The trouble is, however, that according to every opinion poll this particular inky Tory fib is already six feet under. Scottish Secretary Michael Forsyth's assault on the "tartan tax" has made absolutely no impact on Labour's dominance in Scotland. Why, suddenly, the fuss?

It was no less strange - downright spooky, in fact - to hear that Labour's putative "low-tax chancellor" intends to campaign to give fiscal powers to an Edinburgh parliament, powers that would make a mockery of his taxation policies for the United Kingdom. That such powers would also affect the good folk of Dunfermline East, whom Mr Brown represents, only added to the confusion.

It is possible that ignorance explains all. In advance of Tony Blair's courageous (aren't they always?) visit to Edinburgh yesterday, his people were telling London newspapers that the Scottish media - whose reaction to the referendum plan has mixed disbelief with outrage - are "out of touch". That's us in our place, then.

But our place, in every sense of the word, is the problem. Politically, Scotland is a place in which our English neighbours show little interest, and one which they understand less. Our dissatisfaction with our place in the British scheme of things is something they understand least of all.

Scotland doesn't fit; it is anomalous, from its quaint legal and education systems to its quixotic refusal to embrace Conservative government. It has a political culture and a set of aspirations - with home rule at their heart - entirely of its own. This week Blair's team set out to knock Scotland into shape while proclaiming - but this is the clever part - their complete understanding of how different Scotland is.

Bear in mind that a referendum is the one idea Labour has rejected consistently and vehemently, for years. From shadow Scottish Secretary George Robertson down, the party has argued that a Labour general election victory is the only endorsement a tax-raising parliament requires.

Now we hear that Robertson has enjoyed a Damascene conversion. Cinders shall go to the ball, but only if she votes for it in a referendum. Moreover, it is to be a two-part plebiscite, first to accept the parliament itself, second to clarify its fiscal powers. Saintly Scots are to be asked how much they love taxation.

The louder the denials grow, the clearer it becomes that Blair knows exactly what he is about. The tax question, it is said, will "shoot Forsyth's fox". But in Scotland the fox isn't running. The referendum will spike Major's guns as he tries to turn the Union into a crusade. But what John Smith called the "settled will" of the Scots is perfectly clear - and besides, if Labour's thinking on the constitution is so persuasive, why doesn't Blair stand by it, and fight the Scottish issue as a manifesto commitment?

Interestingly, Blair's belief in devolution did not extend to consulting the majority of his Scottish MPs over his new wheeze. Even John McAllion, supposedly Scottish spokesman on constitutional affairs, was kept in the dark. But then McAllion, who has now resigned, was long suspected of being a shade too keen on home rule. He might have made a fuss.

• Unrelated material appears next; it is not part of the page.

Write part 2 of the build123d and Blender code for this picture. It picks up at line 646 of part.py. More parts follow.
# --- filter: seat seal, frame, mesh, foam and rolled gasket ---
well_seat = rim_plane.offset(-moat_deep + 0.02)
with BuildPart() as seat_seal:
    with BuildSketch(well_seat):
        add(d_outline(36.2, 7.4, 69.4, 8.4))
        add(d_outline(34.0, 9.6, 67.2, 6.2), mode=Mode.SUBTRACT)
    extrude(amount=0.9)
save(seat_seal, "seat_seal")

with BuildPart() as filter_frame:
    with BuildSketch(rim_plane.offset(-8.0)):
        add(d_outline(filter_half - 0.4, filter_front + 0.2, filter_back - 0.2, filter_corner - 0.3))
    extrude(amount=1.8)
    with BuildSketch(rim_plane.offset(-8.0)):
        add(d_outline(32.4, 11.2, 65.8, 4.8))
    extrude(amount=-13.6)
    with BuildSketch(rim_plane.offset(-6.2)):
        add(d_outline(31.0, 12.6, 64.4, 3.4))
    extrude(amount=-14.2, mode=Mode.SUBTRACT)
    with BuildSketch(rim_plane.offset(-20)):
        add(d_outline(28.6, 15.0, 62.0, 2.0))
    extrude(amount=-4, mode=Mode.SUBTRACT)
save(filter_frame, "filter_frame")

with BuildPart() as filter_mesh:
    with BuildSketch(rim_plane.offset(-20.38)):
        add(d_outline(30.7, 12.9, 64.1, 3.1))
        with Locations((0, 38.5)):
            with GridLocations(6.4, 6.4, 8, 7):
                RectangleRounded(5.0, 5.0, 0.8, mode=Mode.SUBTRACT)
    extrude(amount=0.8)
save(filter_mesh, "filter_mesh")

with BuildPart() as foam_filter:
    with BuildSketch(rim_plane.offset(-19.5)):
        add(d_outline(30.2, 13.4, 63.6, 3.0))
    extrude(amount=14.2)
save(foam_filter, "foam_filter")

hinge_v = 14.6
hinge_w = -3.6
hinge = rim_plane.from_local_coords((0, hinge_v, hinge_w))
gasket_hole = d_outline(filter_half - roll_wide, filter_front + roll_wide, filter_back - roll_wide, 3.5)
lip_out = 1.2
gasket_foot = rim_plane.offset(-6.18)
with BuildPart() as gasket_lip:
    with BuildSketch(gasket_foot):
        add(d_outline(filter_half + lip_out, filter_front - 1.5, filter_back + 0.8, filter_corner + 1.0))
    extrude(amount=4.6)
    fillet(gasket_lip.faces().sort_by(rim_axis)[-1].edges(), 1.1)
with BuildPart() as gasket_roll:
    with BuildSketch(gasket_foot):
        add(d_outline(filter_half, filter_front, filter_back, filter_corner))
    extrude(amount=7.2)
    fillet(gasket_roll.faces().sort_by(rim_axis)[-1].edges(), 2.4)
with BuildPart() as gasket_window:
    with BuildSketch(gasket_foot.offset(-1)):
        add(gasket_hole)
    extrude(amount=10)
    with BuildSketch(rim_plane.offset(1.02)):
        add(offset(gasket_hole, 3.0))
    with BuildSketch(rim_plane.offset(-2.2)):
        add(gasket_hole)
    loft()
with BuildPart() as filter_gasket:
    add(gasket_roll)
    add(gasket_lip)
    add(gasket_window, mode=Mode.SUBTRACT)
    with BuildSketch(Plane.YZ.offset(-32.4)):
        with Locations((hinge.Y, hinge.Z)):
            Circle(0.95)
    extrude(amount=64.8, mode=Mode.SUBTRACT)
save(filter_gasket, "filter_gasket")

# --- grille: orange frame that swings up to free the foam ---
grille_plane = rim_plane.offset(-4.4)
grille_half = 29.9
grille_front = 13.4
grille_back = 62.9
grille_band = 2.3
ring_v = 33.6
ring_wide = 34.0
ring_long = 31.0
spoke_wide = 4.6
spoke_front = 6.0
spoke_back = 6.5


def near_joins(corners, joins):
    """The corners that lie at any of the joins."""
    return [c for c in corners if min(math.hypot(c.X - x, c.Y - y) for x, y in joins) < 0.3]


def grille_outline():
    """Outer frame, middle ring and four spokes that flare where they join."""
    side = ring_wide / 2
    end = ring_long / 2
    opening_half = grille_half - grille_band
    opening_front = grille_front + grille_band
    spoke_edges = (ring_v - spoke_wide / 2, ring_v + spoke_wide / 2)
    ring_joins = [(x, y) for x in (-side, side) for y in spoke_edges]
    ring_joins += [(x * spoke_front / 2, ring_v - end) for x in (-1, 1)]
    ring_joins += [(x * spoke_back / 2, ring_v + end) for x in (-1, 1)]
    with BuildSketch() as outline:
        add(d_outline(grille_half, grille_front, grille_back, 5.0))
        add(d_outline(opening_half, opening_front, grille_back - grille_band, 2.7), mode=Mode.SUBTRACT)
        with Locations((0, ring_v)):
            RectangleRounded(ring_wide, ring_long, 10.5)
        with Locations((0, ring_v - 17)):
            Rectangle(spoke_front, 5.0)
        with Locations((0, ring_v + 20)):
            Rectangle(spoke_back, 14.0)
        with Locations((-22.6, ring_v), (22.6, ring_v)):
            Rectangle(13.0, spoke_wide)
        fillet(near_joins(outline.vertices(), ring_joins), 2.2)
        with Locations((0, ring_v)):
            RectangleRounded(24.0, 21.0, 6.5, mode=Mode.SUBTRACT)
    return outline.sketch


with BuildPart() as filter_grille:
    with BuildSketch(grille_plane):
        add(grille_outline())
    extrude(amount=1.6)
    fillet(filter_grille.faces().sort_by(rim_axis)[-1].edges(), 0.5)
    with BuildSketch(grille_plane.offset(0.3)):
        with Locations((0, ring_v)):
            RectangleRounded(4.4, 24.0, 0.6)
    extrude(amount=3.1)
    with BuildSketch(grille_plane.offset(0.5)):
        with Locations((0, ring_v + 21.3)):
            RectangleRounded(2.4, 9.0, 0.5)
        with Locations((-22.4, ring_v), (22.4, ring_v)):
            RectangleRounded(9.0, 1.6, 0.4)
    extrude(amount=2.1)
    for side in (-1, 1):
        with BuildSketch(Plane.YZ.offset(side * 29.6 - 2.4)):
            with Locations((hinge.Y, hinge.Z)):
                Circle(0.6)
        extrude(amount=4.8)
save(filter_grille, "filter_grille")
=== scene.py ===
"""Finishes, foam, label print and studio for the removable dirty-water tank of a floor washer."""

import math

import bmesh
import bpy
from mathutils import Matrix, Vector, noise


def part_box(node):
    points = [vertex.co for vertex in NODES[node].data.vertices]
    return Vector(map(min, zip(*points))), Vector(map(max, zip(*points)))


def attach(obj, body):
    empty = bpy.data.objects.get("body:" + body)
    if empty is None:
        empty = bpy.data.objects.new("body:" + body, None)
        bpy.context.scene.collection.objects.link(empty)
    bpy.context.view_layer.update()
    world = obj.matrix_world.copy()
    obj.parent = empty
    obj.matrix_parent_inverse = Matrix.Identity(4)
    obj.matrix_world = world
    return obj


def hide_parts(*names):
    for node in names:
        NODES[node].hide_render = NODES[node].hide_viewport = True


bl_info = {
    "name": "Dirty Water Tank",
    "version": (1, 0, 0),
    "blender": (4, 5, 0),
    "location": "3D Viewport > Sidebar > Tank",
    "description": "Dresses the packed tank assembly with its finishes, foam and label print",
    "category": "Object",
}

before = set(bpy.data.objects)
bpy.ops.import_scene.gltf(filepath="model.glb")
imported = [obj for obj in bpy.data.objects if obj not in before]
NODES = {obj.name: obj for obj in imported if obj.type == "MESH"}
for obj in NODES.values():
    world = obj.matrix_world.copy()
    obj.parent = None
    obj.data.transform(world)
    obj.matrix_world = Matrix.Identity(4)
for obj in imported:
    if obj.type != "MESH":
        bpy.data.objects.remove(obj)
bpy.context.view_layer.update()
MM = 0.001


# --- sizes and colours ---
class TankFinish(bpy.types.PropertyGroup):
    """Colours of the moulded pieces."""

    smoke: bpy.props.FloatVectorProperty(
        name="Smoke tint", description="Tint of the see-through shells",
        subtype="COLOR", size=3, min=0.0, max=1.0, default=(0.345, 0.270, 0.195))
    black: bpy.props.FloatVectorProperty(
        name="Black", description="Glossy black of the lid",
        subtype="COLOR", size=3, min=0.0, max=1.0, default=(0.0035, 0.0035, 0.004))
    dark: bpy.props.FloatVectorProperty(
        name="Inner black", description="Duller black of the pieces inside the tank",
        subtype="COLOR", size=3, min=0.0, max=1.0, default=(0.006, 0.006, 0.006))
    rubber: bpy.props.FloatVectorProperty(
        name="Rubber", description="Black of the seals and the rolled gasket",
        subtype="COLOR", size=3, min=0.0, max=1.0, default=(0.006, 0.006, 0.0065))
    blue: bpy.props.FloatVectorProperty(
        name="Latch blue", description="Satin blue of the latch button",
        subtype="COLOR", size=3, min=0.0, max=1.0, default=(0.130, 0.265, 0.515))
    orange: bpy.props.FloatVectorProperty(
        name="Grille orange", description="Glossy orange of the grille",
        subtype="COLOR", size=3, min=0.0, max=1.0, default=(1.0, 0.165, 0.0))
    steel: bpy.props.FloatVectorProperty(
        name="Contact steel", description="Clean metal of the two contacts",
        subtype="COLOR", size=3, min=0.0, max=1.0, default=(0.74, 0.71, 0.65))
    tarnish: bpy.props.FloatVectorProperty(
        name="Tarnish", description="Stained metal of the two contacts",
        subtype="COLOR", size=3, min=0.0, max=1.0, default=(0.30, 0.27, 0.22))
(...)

Fuss, in general, is what the hierarchy hopes will soon pass. They should be so lucky. The suspicion is that Blair is finessing a near-sacred commitment (John Smith's "unfinished business") simply to keep the issue off the general election agenda, and to ensure that devolution, if it comes, will be a trivial affair. Some, this writer included, believe a repeat of the 1979 referendum debacle would actually suit him. At the very least, he wants out from under the commitment to taxation powers.

Blair, we suspect, has gazed upon the Scottish anomaly and repented. How about all that extra identifiable (and forget the rest) expenditure Scots get? How about the over-representation of Scottish MPs (perpetually outnumbered) at Westminster? What of the West Lothian question, the prospect of Scots voting on English affairs when English MPs (the ones who gave Scotland a year of its very own "purely" Scottish poll tax) can no longer legislate on Scotland?

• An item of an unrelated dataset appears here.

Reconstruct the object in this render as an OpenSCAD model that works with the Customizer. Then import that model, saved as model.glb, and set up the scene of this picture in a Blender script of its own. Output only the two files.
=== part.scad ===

But these are English concerns, British fears. Scotland wants greater control of its affairs. Labour gave a solemn promise that this would come to pass and now Blair has, to be very polite, amended the pledge. Yet the politics of Scotland offers no motive for doing so. The only real explanation is that the Labour leader feels incapable of defending the Scottish claim before an English electorate. There's a lot of English nationalism about all of a sudden, is there not?

Therefore he postpones the whole business until after an election.There will be a parliament, but nothing too serious. Edinburgh will resume its historic place among the great local authorities of the world and the union will be renewed and reborn, or some such think-tank twitter.

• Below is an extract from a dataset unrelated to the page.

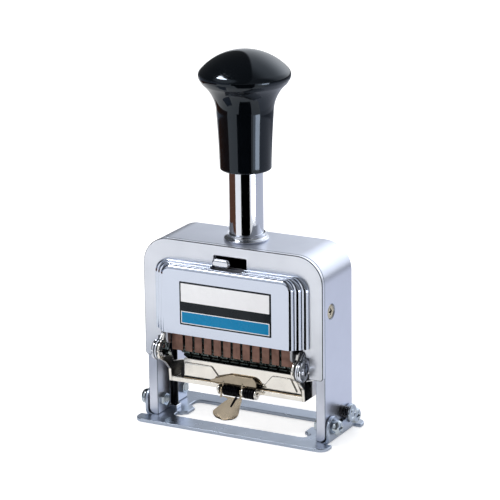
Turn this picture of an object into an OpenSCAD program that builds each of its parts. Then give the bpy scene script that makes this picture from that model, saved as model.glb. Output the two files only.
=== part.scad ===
// Hand numbering machine: a plunger in a standing frame drives twelve number wheels down onto paper,
// while the ink pad that covers them at rest swings out in front.
// Millimetres, +Z up, -Y is the front. The origin is on the plunger's axis, on the surface it stands on.

/* [Casing] */
// Width over the casing's sides
case_w = 82; // [80:0.5:90]
// Depth of the casing, front panel to rear panel
case_d = 27; // [27:0.5:32]
// Height of the casing's top
case_h = 79.5; // [78:0.5:90]
// Outer radius of the casing's top corners
corner_r = 11.5; // [8:0.5:14]
// Thickness of the yoke that forms sides, top and legs
wall = 4.2; // [3.8:0.1:4.6]
// Thickness of the front panel
panel_t = 2; // [1:0.1:2.4]
// Thickness of the rear panel
rear_t = 1.5; // [1:0.1:2]
// Height at which the front and rear panels end
panel_bottom = 28.2; // [24:0.2:32]
// Width of the opening in the front panel
window_w = 63.6; // [63.4:0.1:66]
// Height of the top of that opening
window_top = 57; // [56:0.5:64]
// Rounding of the legs' outer lower corners
foot_r = 2.6; // [2:0.1:3.5]
// Thickness of the lugs that hold the pad carrier's pivots
lug_t = 1.2; // [0.8:0.1:1.5]

/* [Name cover] */
// Width of the cover's outer step
cover_w = 70.2; // [69.8:0.2:74]
// Height of the cover's lower edge
cover_bottom = 41.3; // [41:0.1:44]
// Distance of the cover's upper edge below the casing's top
cover_drop = 8.1; // [7.7:0.1:14]
// How far the cover stands off the front panel
cover_proud = 5.9; // [5.7:0.1:8]
// Number of pressed steps
cover_steps = 3; // [2:1:3]
// Width of each step at the sides
step_side = 2.4; // [1.5:0.1:2.4]
// Width of each step at the top
step_top = 0.5; // [0.2:0.1:1]
// Corner radius of the outer step
cover_r = 6.3; // [5.5:0.1:8]
// How much smaller the corner radius of each further step is
cover_r_less = 0.9; // [0.4:0.1:1]
// Sheet thickness of the cover
cover_sheet = 0.8; // [0.5:0.1:0.8]
// Width of the name plate
label_w = 41.8; // [30:0.2:50]
// Height of the name plate
label_h = 18.3; // [10:0.1:22]
// Thickness of the name plate
label_t = 0.3; // [0.2:0.05:0.6]
// Distance of the name plate's upper edge below the cover's upper edge
label_drop = 7.35; // [5:0.05:9]

/* [Catch] */
// Length of the catch's slot
catch_slot_w = 14.7; // [13:0.1:18]
// Height of the catch's slot
catch_slot_h = 4.6; // [3.6:0.1:5]
// Distance of the slot's centre below the casing's top
catch_drop = 6.8; // [6.6:0.1:7.2]
// Distance of the slot's centre from the middle
catch_x = -0.6; // [-3:0.1:3]
// Length of the catch's button
catch_len = 8.2; // [6:0.1:9]
// Height of the catch's button
catch_h = 3.4; // [2.4:0.1:3.5]
// How far the button stands off the panel
catch_proud = 3; // [2:0.1:4]
// Thickness of the slide behind the panel
catch_slide_t = 1; // [0.6:0.1:1.4]

/* [Base plate] */
// Width of the base plate
base_w = 89; // [87:0.5:96]
// Distance from the plunger's axis to the plate's front edge
base_front = 19.2; // [17:0.2:24]
// Distance from the plunger's axis to the plate's rear edge
base_rear = 20.6; // [17:0.2:24]
// Thickness of the plate
plate_t = 1.5; // [1:0.1:2]
// Corner radius of the plate
base_r = 4; // [2:0.5:6]
// Width of the printing window
print_w = 62.4; // [60:0.2:66]
// Distance from the axis to the window's front edge
print_front = 9.4; // [8:0.2:11]
// Distance from the axis to the window's rear edge
print_rear = 12; // [9:0.2:12.5]
// Corner radius of the window
print_r = 2.6; // [1:0.2:4]
// How far each sighting tab reaches into the window
tab_reach = 3.8; // [2:0.2:4.6]
// Width of each sighting tab
tab_w = 10; // [6:0.5:12]
// Distance of the tabs' centre behind the axis
tab_y = 0; // [-3:0.1:2]
// Inner radius of the bends up to the ears
bend_r = 1.8; // [1.5:0.1:2.4]
// Gap between an ear and the leg beside it
ear_gap = 0.4; // [0.2:0.05:1]
// Radius of an ear's round lobes
lobe_r = 4.6; // [4.2:0.1:4.6]
// Height of an ear's low middle part
ear_mid = 7; // [6:0.1:7]
// Gap beside each ear's bend
relief = 0.6; // [0.3:0.1:1.5]

/* [Base screws] */
// Height of the base screws
screw_z = 7.2; // [7.2:0.1:7.6]
// Distance of the front screws in front of the axis
screw_front = 7.3; // [7.2:0.1:8]
// Distance of the rear screws behind the axis
screw_rear = 9.2; // [9.2:0.1:9.4]
// Shank diameter of the base screws
screw_d = 3; // [2.5:0.1:3.2]
// Head diameter of the base screws
head_d = 6.4; // [5:0.1:6.6]
// Head height of the base screws
head_h = 2.2; // [1.8:0.1:2.4]
// Thickness of the lock washers
lock_t = 1; // [0.5:0.1:1.2]
// Diameter of the lock washers
lock_d = 5.6; // [5:0.1:6.2]
// Width of the slit in a lock washer
lock_slit = 0.6; // [0.3:0.1:1]
// Thickness of the nuts
nut_t = 1.8; // [1.2:0.1:2]
// Width of the nuts across their flats
nut_af = 5; // [4.4:0.1:5]
// Clearance of screws and rods in their holes
hole_gap = 0.1; // [0.05:0.01:0.15]
// Height of the side screws
side_screw_z = 55.6; // [50:0.2:60]
// Distance of the side screws in front of the axis
side_screw_y = 5.6; // [2:0.2:7]
// Head diameter of the side screws
side_head_d = 6; // [4:0.1:7]
// Depth of the side screws' recess
side_recess = 1; // [0.6:0.1:1.4]
// Height of a side screw's head
side_head_t = 0.8; // [0.5:0.1:1.2]

/* [Number wheels] */
// Number of wheels
wheel_count = 12; // [12:1:12]
// Distance from wheel to wheel
wheel_pitch = 4.45; // [4.2:0.01:4.45]
// Gap between two wheels
wheel_gap = 0.3; // [0.2:0.05:0.5]
// Height of the wheels' shaft
shaft_z = 35; // [34.9:0.05:35.2]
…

But really? Yesterday Blair was in the Scottish capital to knock heads together and once again show us the guts of which, famously, he has so many. Let us try to read these pink entrails.

Labour wins the general election, though not by a huge margin. At the speed of light (say six months?) a referendum is held. Blair tours the country explaining why devolution is nature's sovereign remedy, and why his cast-iron chancellor sees no problem, in logic or in principle, in reconciling his fiscal rectitude to an Edinburgh parliament with the right to levy additional taxes.

The parliament goes through on the nod but barge-poles decline tax-raising powers. Scotland says "Yes" and "No". Someone wonders whose bright idea all this was in the first place and Scottish Labour lapses into tribal warfare. Some then drift off to the SNP, which suddenly looks like a rather good bet for elections to the Edinburgh parliament.

And one fine morning Prime Minister Blair wakes up, too late, to a real Scottish problem.

Ian Bell is a columnist on the 'Scotsman'.